Why population shape stops mattering
The striking part of the theorem is its independence from the population’s shape. Whether the original data are uniform, exponential, heavily skewed or lumpy, the distribution of the sample mean still tends towards normality as n grows. A common rule of thumb is that a sample size of around 30 or more is sufficient for the approximation to be good for many distributions, though more strongly skewed populations need larger samples. This is what allows researchers to use the normal distribution to reason about sample means even when they know little about the underlying population, provided observations are independent and identically distributed.

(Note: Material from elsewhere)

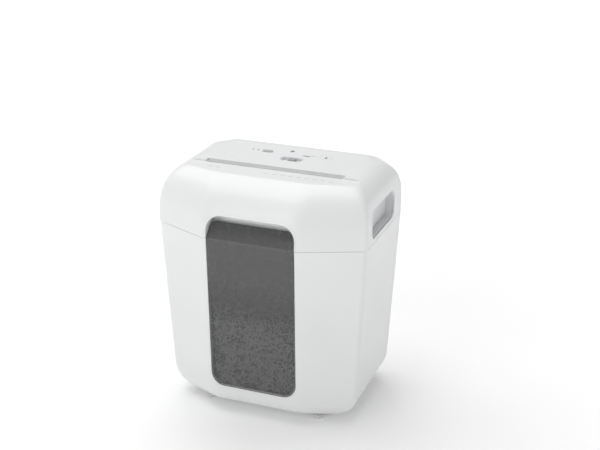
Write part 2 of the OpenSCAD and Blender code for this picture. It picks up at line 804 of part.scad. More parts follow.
module cooling_fan() {
    color(dark) difference() {
        union() {
            rod_x(motor_x0 - 14, 9, motor_y, motor_z, 7);
            for (a = [0 : 51.428571 : 359]) rotate_about_motor(a)
                translate([motor_x0 - 13, motor_y, motor_z - 1]) rotate([0, 24, 0])
                    cube([7, 22, 1.6]);
        }
        rod_x(motor_x0 - 15, 12, motor_y, motor_z, 2.52);
    }
}
module motor_screws() {
    color(steel) for (a = [45, 225]) translate([
        plate_x + plate_t, motor_y + 19 * cos(a), motor_z + 19 * sin(a)
    ]) rotate([0, -90, 0]) screw(8, 1.9, 3.6);
}

// ---- controls

module control_board() {
    color(green) difference() {
        translate([-70, 8, board_z]) cube([140, 72, 1.6]);
        for (p = board_hole) translate([p[0], p[1], board_z - 1]) cylinder(h = 4, r = 1.7);
    }
}
module board_parts() {
    top = board_z + 1.6;
    color(dark) union() {
        translate([-62, 24, top]) cube([20, 16, 10]);
        translate([-34, 66, top]) cube([12, 12, 11]);
        translate([30, 66, top]) cylinder(h = 12, r = 6);
        translate([46, 66, top]) cylinder(h = 12, r = 6);
        translate([slider_at[0] - 10, slider_at[1] - 4, top]) cube([20, 8, 5]);
        translate([button_at[0] - 4, button_at[1] - 4, top]) cube([8, 8, 5]);
        translate([34, 12, top]) cube([22, 9, 10]);
    }
}
module board_posts() {
    color(white) for (p = board_hole) difference() {
        translate([p[0], p[1], board_z + 1.6]) cylinder(h = deck_z - deck_t - board_z - 1.6, r = 3.4);
        translate([p[0], p[1], board_z]) cylinder(h = 12, r = 1.3);
    }
}
module interlock_switch() {
    color(dark) union() {
        translate([post_x - 10, post_y - 12, floor_z + 16]) cube([20, 14, 12]);
        translate([post_x - 10, post_y - 12, floor_z]) cube([3, 4, 17]);
        translate([post_x + 7, post_y - 12, floor_z]) cube([3, 4, 17]);
    }
}
module interlock_plunger() {
    color("#d2674a") translate([post_x, post_y - 2, 0]) union() {
        translate([0, 0, skirt_z - 0.1]) cylinder(h = 17, r = plunger_r);
        translate([0, 0, floor_z + 4.5]) cylinder(h = 3, r = 5);
    }
}
module mode_slider() {
    color(dark) translate([slider_at[0], slider_at[1], deck_z - 3.6]) union() {
        difference() {
            linear_extrude(4.6) round_rect(12, 11, 2.5);
            for (i = [-1 : 1]) translate([i * 3 - 0.5, -7, 3.9]) cube([1, 14, 2]);
        }
        translate([-3, -2, -13.5]) cube([6, 4, 13.7]);
    }
}
module reverse_button() {
    color("#c2c5c7") translate([button_at[0], button_at[1], deck_z - 9]) union() {
        linear_extrude(10.2) round_rect(17.2, 9.2, 4.5);
        linear_extrude(3) round_rect(21, 13, 5);
        translate([0, 0, -6.8]) cylinder(h = 7.3, r = 2);
    }
}
module cover_screws() {
    color(steel) for (sx = [-1, 1]) for (p = cover_boss_at)
        translate([sx * p[0], p[1], rim_z - 5]) screw(24, 1.55, 3.4);
}
module frame_screws() {
    color(steel) union() {
        for (p = standoff_at) translate([gearbox_x + 1.6, p[0], p[1]]) rotate([0, -90, 0])
            screw(7, 1.55, 3.4);
        for (p = board_hole) translate([p[0], p[1], board_z]) screw(10, 1.25, 2.6);
    }
}

bin_shell();
bin_window();
bin_feet();
interlock_post();
shredded_paper();
top_cover();
arch_liner();
lower_housing();
centre_panel();
left_grip();
right_grip();
paper_throat();
switch_tray();
status_lenses();
feed_sensor();
cord_gland();
left_side_plate();
right_side_plate();
gearbox_plate();
gearbox_standoffs();
tie_rods();
shaft_bushes();
front_comb();
rear_comb();
front_shaft();
front_cutters();
front_timing_gear();
rear_shaft();
rear_cutters();
rear_timing_gear();
drive_gear();
idler_pin();
idler_gear();
motor_can();
motor_end_cap();
motor_magnets();
motor_rotor();
motor_pinion();
cooling_fan();
motor_screws();
control_board();
board_parts();
board_posts();
interlock_switch();
interlock_plunger();
mode_slider();
reverse_button();
cover_screws();
frame_screws();
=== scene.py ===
"""Looks of the desk-side paper shredder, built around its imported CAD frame.

Outlines are worked out in millimetres, as in the CAD source, and meshes are made in metres.
"""

import math
import random

import bmesh
import bpy
from mathutils import Matrix, Vector, noise


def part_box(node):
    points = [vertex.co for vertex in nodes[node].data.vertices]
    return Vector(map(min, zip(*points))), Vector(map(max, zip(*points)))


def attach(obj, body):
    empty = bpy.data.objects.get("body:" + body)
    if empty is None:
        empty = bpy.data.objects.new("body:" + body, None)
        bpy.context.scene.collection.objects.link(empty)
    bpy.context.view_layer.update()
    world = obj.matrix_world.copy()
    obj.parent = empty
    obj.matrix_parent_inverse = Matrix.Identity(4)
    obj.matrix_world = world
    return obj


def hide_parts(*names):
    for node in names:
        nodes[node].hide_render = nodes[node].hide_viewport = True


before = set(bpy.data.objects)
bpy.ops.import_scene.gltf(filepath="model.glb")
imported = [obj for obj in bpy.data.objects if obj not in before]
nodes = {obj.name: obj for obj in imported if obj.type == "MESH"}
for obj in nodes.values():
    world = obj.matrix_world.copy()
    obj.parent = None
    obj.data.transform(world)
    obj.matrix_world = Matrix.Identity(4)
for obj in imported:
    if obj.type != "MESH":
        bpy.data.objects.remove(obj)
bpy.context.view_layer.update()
scene = bpy.context.scene
MM = 0.001

# ---- sizes read from the frame, in millimetres

shell_low, shell_high = (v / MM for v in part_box("bin_shell"))
cover_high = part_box("top_cover")[1] / MM
heap_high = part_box("shredded_paper")[1] / MM
button_low, button_high = (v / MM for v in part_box("reverse_button"))
slider_low, slider_high = (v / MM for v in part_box("mode_slider"))
lens_low, lens_high = (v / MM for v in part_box("status_lenses"))

SEAT_GAP = 0.3
RIM_Z = shell_high.z + SEAT_GAP
RIM_HALF = round(shell_high.x)
RIM_FRONT = round(shell_low.y)
RIM_BACK = round(shell_high.y)
FLOOR_Z = shell_low.z
HEAD_H = cover_high.z - RIM_Z
DECK_Z = cover_high.z

# ---- sizes that repeat the CAD source, in millimetres

# Bin: how far its walls lean in from rim to foot, and its rounds.
SIDE_TAPER = 14
FRONT_TAPER = 16
BACK_TAPER = 6
BASE_ROUND = 46
BACK_ROUND = 14
BIN_WALL = 3

# Plan: half of the flat front, how far the front corners stand back at the rim and at the
# bin's base, the back chamfers, and the radii of the front's folds and of the corners.
FLAT_HALF = 71
CORNER_IN = 43
BASE_JUT = 5
CHAMFER_BACK = 28
CHAMFER_IN = 25
FRONT_ROUND = 60
CORNER_RADII = (12, 10)

# Rib inside the bin's back wall.
RIB_X = -87
RIB_FOOT = 60
RIB_TOP = 264
RIB_DEEP = 7
RIB_HALF = 1.5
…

Why it matters for inference
The central limit theorem is the foundation of much of inferential statistics. Because the sampling distribution of the mean is approximately normal, researchers can build confidence intervals and conduct hypothesis tests about a population mean using the normal distribution (or the closely related t-distribution when σ is estimated). It explains why these procedures remain valid for reasonably large samples drawn from non-normal populations. Without the CLT, every analysis would depend on knowing the exact shape of the population. With it, the well-understood normal curve provides a reliable approximation, making the theorem one of the most important results in statistics.
Key facts
At a glance
- Definition: the sampling distribution of the mean approaches normal as n grows
- Applies to: the distribution of sample means, not the raw data themselves
- Centre: the sample means centre on the population mean μ
- Spread: the standard error of the mean equals σ / √n
- Rule of thumb: n ≥ 30 is often adequate for many distributions
- Why it matters: underpins confidence intervals and hypothesis tests for the mean
Common misconceptions
What people often get wrong
Often heard: The central limit theorem says any large dataset becomes normally distributed.

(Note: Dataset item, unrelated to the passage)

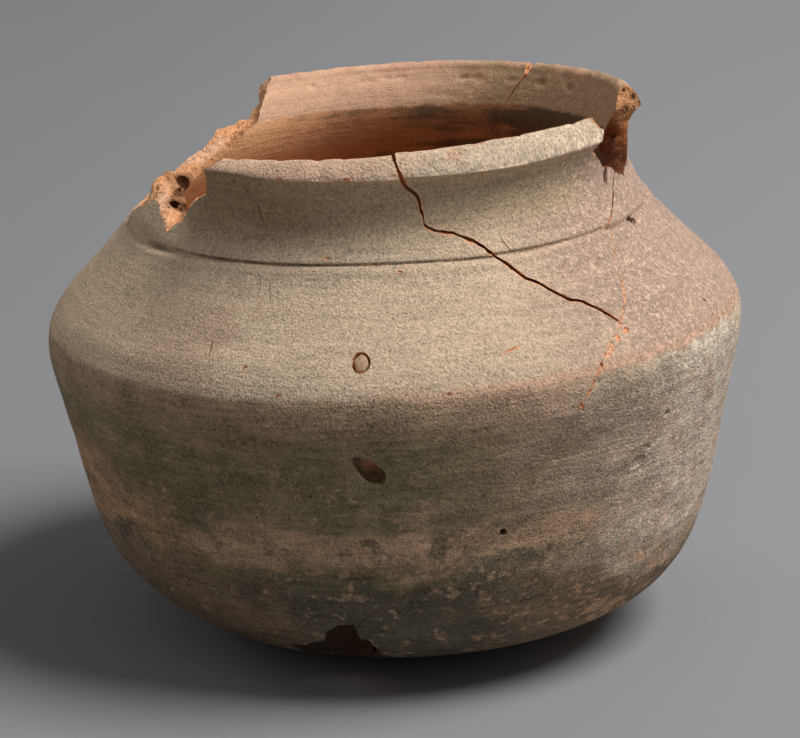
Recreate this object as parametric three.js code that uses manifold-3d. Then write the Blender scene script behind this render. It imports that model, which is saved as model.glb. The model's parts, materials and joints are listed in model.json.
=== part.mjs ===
// A round-bellied clay cooking pot, broken long ago and put together again from three sherds.
// Millimetres, +Z up, the viewer stands on the -Y side. The origin is on the ground under the pot.
// Places on the wall are [angle, level]. The angle in degrees is 0 towards the viewer and grows to
// the viewer's right. Levels count up the pot's own leaning axis: 0 under the base, 1 at the foot,
// 2 where the belly starts to turn, 3 on the shoulder, 4 at the neck, 5 under the lip, 6 the crest.

import * as THREE from 'three';
import { mergeVertices } from 'three/addons/utils/BufferGeometryUtils.js';
import Module from 'manifold-3d';

const wasm = await Module();
wasm.setup();

// Sizes of the outside, from the ground up
const baseSweep = 58;
const footRadius = 85.6;
const footHeight = 42;
const footHandle = 32;
const bellyFlare = 7.3;
const bellyRise = 34;
const bellyHandle = 10.4;
const shoulderInset = 5.9;
const turnRise = 21.8;
const shoulderSlope = 0.95;
const shoulderHandle = 11;
const shoulderRise = 30.7;
const neckRadius = 65;
const neckHandle = 10;
const neckRise = 9.5;
const lipOverhang = 4.2;
const lipUndercut = 1;
const lipEdge = 0.9;
const lipHeight = 4.6;
const lipBevel = 3.2;
const lipFullness = 0.45;

// Sizes of the inside
const baseThickness = 8.6;
const wallThickness = 7.2;
const throatInset = 6.8;
const throatDrop = 12.1;
const throatFlare = 1;
const throatFlareRise = 4;
const lipThickness = 5.6;
const lipTaper = 0.6;
const crestRounding = 2;
const floorStart = 4;

// The turned line round the shoulder
const grooveRise = 19;
const grooveWidth = 1.8;
const grooveDepth = 0.8;

// What the hand and the kiln did to the form
const leanDegrees = 2.75;
const heelShift = 3.2;
const heelShiftEnd = 38;
const rimRise = 1.9;
const rimRiseAngle = 60;
const rimRiseDepth = 8.6;
const restingWear = 1.4;
const fullLipAngle = 33;
const fullLipReach = 40;
const fullLipRise = 0.7;
const fullLipDrop = 1.4;
const thinLipAngle = -36;
const thinLipReach = 17;
const thinLipRise = 1.3;
const lipEdgeFade = 4.4;

// Sizes of the breaks and joints
const fractureStep = 4.2;
const fractureRoughness = 0.45;
const fractureGrain = 5.5;
const fineGrain = 3;
const crackGrainRoughness = 0.22;
const brokenRoughness = 0.72;
const brokenGrain = 3.85;
const openCrackGap = 0.6;
const fineCrackGap = 0.45;
const hairCrackGap = 0.36;
const glueThickness = 0.4;
const glueClearance = 0.3;
const glueDepth = 2.5;
const glueReach = 2.4;
const glueChannelSlope = 0.5;
const glueSetback = 3.5;
const jointOverrun = 1.2;
const sherdLift = 0.5;
const rimNotchWidth = 2.2;
const rimNotchDepth = 5;
const aboveRim = 9;
const breakRunOut = 6;
const holeRunOut = 8;
const outsideReach = 4;
const insideReach = 15;
const farOutside = 75;
const skinDepth = 0.6;
const innerSkinDepth = 8.3;

// Sizes and places of the scars on the wall
const pitAngle = -4.2;
const pitLevel = 1.83;
const pitLength = 11.5;
const pitWidth = 4;
const pitDepth = 2.6;
const pitTurn = -45;
const spallAngle = -4.8;
const spallLevel = 2.98;
const spallWidth = 4.7;
const spallLength = 6;
const spallDepth = 2.6;
const spallTaper = 0.15;
const limeClearance = 0.35;
const limeRounding = 0.35;

// How finely round forms are divided
const roundSegments = 66;
const curvePoints = 6;
const lipPoints = 3;

const degrees = Math.PI / 180;
const smooth = (t) => THREE.MathUtils.smoothstep(t, 0, 1);

// Heights and radii that follow from the sizes
const bellyHeight = footHeight + bellyRise;
const shoulderHeight = bellyHeight + turnRise;
const neckHeight = shoulderHeight + shoulderRise;
const lipUnderHeight = neckHeight + neckRise;
const crestHeight = lipUnderHeight + lipHeight;
const throatHeight = crestHeight - throatDrop;
const grooveHeight = shoulderHeight + grooveRise;
const bellyRadius = footRadius + bellyFlare;
const shoulderRadius = bellyRadius - shoulderInset;
const lipRadius = neckRadius + lipOverhang;
const crestRadius = lipRadius - lipBevel;
const throatRadius = neckRadius - throatInset;

// The height at a level, also above the crest and between two levels
const levelHeights = [0, footHeight, bellyHeight, shoulderHeight, neckHeight, lipUnderHeight, crestHeight];
const crestLevel = levelHeights.length - 1;

function heightAt(level) {
  const below = Math.min(Math.floor(level), crestLevel - 1);
  return THREE.MathUtils.lerp(levelHeights[below], levelHeights[below + 1], level - below);
}

// The outside of the wall from the middle of the base to the edge of the lip
function outsideCurve() {
  const path = new THREE.Path();
  const slope = new THREE.Vector2(bellyFlare, bellyRise).normalize();
  const rake = new THREE.Vector2(-shoulderSlope, 1).normalize();
  path.moveTo(0, 0);
  path.bezierCurveTo(
    baseSweep, 0,
    footRadius - slope.x * footHandle, footHeight - slope.y * footHandle,
    footRadius, footHeight,
  );
  path.lineTo(bellyRadius, bellyHeight);
  path.bezierCurveTo(
    bellyRadius + slope.x * bellyHandle, bellyHeight + slope.y * bellyHandle,
    shoulderRadius - rake.x * bellyHandle, shoulderHeight - rake.y * bellyHandle,
    shoulderRadius, shoulderHeight,
  );
  path.bezierCurveTo(
    shoulderRadius + rake.x * shoulderHandle, shoulderHeight + rake.y * shoulderHandle,
    neckRadius, neckHeight - neckHandle,
    neckRadius, neckHeight,
  );
  path.bezierCurveTo(
    neckRadius, neckHeight + neckRise / 2,
    neckRadius + lipOverhang / 3, lipUnderHeight - lipUndercut,
    lipRadius, lipUnderHeight,
  );
  return path.getPoints(curvePoints);
}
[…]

Actually: It does not. The raw data keep their original shape. It is the distribution of the sample mean across many samples that approaches normality as the sample size increases.
Often heard: The central limit theorem only works if the population is already normal.
Actually: The opposite is its power: it holds whatever the population shape — skewed, uniform or bimodal — provided the sample is large enough and observations are independent.
Often heard: A bigger sample makes the data themselves less variable.
Actually: Increasing n reduces the variability of the sample mean (the standard error shrinks as σ / √n), not the spread of the underlying data, which reflects the population.